Dünya Kadınlar Günü, her yıl 8 Mart’ta kutlanan özel bir gün olup, kadınların toplumsal, ekonomik, kültürel ve siyasi başarılarını kutlamakla birlikte, aynı zamanda kadın haklarının korunması ve kadına yönelik ayrımcılığın sona ermesi için bir farkındalık yaratmayı amaçlamaktadır. Bu anlamlı günün kökleri, 20. yüzyılın başlarına dayanmaktadır. Kadınların, çalışma koşullarının iyileştirilmesi, oy hakkı gibi taleplerle sokağa döküldüğü dönemlerde, bu tarihsel olaylar, 8 Mart’ın simgesel bir anlam kazanmasına yol açmıştır.
Dünya Kadınlar Günü’nün kökenleri, 1908 yılına kadar uzanmaktadır. Bu yıl, New York'ta 15.000 kadın, seslerini duyurmak ve “eşit iş, eşit ücret” talep etmek için yürüyüş düzenlemişti. 1909’da, Sosyalist Parti’nin kararıyla, ilk Ulusal Kadınlar Günü kutlandı. Ancak bu etkinlik, 1910’da Danimarka'nın Kopenhag şehrinde gerçekleştirilen Uluslararası Sosyalist Kadınlar Konferansı'nda alınan bir kararla uluslararası bir boyut kazandı. Konferansta, Almanya'dan Clara Zetkin, tüm dünya kadınları için tek bir gün belirlenmesini önerdi, bu öneri büyük destek buldu.
1911 yılında, ilk defa Avusturya, Almanya, Danimarka ve İsviçre’de 19 Mart'ta kutlanan bu özel gün, daha sonra birçok ülkede 8 Mart’ta kutlanmaya başlandı. Özellikle 1917’de, Rus kadınların savaş karşıtı gösteriler düzenlemesi ve bu kitlesel hareketin, Çarlığın devrilmesine zemin hazırlaması, 8 Mart’ın tarihsel olarak önemli bir dönüm noktası haline gelmesini sağladı. Bu olaylar sonrasında Birleşmiş Milletler, 1977 yılında 8 Mart’ı resmi olarak Dünya Kadınlar Günü olarak kabul etti.
8 Mart’ın seçilmesinin ardındaki bir diğer önemli neden, tarihin derinliklerine inen kadın mücadelesinin simgelerinden biri haline gelmesidir. Bu tarih, kadınların varoluş mücadelelerinin ve hak arayışlarının temsilcisi olarak kabul ediliyor. Her yıl bu günde dünya genelinde gerçekleştirilen etkinliklerle, kadın hakları ve eşitliği konusunda farkındalık artırılmakta, toplumsal cinsiyet eşitsizliklerine yönelik eleştiriler ve talepler dile getirilmektedir.

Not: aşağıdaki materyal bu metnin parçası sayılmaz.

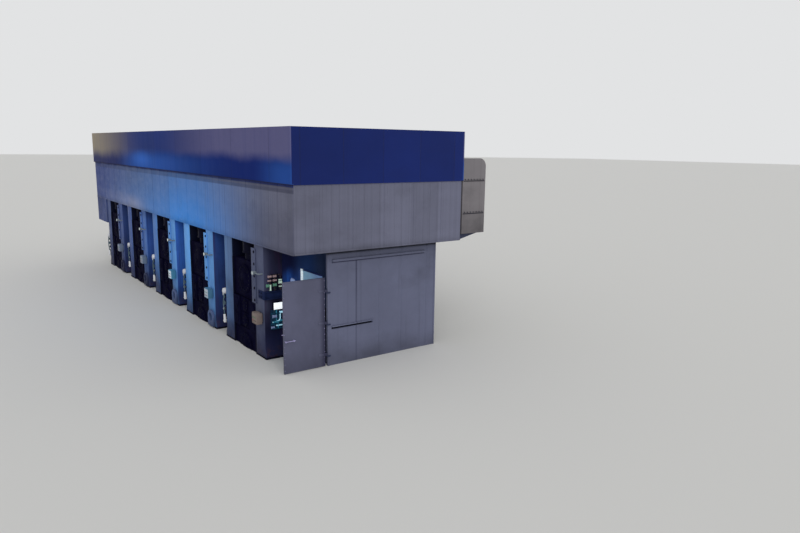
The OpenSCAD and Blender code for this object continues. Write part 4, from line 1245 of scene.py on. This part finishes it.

Bugün, birçok ülkede, 8 Mart, kadınların başarılarının kutlandığı etkinlikler, yürüyüşler, seminerler ve panellerle dolup taşmaktadır. Sanatçılar, akademisyenler ve aktivistler, bu günde seslerini birleştirmekte, toplumsal cinsiyet eşitliği ve kadına yönelik şiddete karşı duruş sergilemektedirler. Kadınlara yönelik istismar, cinsiyetçilik ve eşitsizlik gibi sorunlara dikkat çekmek amacıyla çeşitli kampanyalar düzenlenmektedir. Bu bağlamda, 8 Mart, yalnızca kutlama değil, aynı zamanda gündemdeki sorunların masaya yatırıldığı ve değişim için mücadele motivasyonunun artırıldığı bir platform haline gelmiştir.
Sonuç olarak, Dünya Kadınlar Günü, yalnızca kadınların başarılarını kutlamakla kalmayıp, aynı zamanda toplumsal değişim için eşitlik ve adalet arayışındaki mücadelenin de simgesidir. Her 8 Mart geldiğinde, kadınların seslerine kulak verilmesi, onların haklarına saygı gösterilmesi ve yaşam şartlarının iyileştirilmesi gerekliliği bir kez daha hatırlatılmaktadır. Kadınların, yalnızca bir günde değil; her gün eşit bir şekilde toplumda yer alması gerekmektedir. Bu nedenle, 8 Mart’ta yapılan kutlamalar, her yıl toplumsal cinsiyet eşitliği mücadelesinin ne denli önemli olduğunu bir kez daha gözler önüne seriyor, kadınların sesinin duyulması için bir fırsat sunuyor.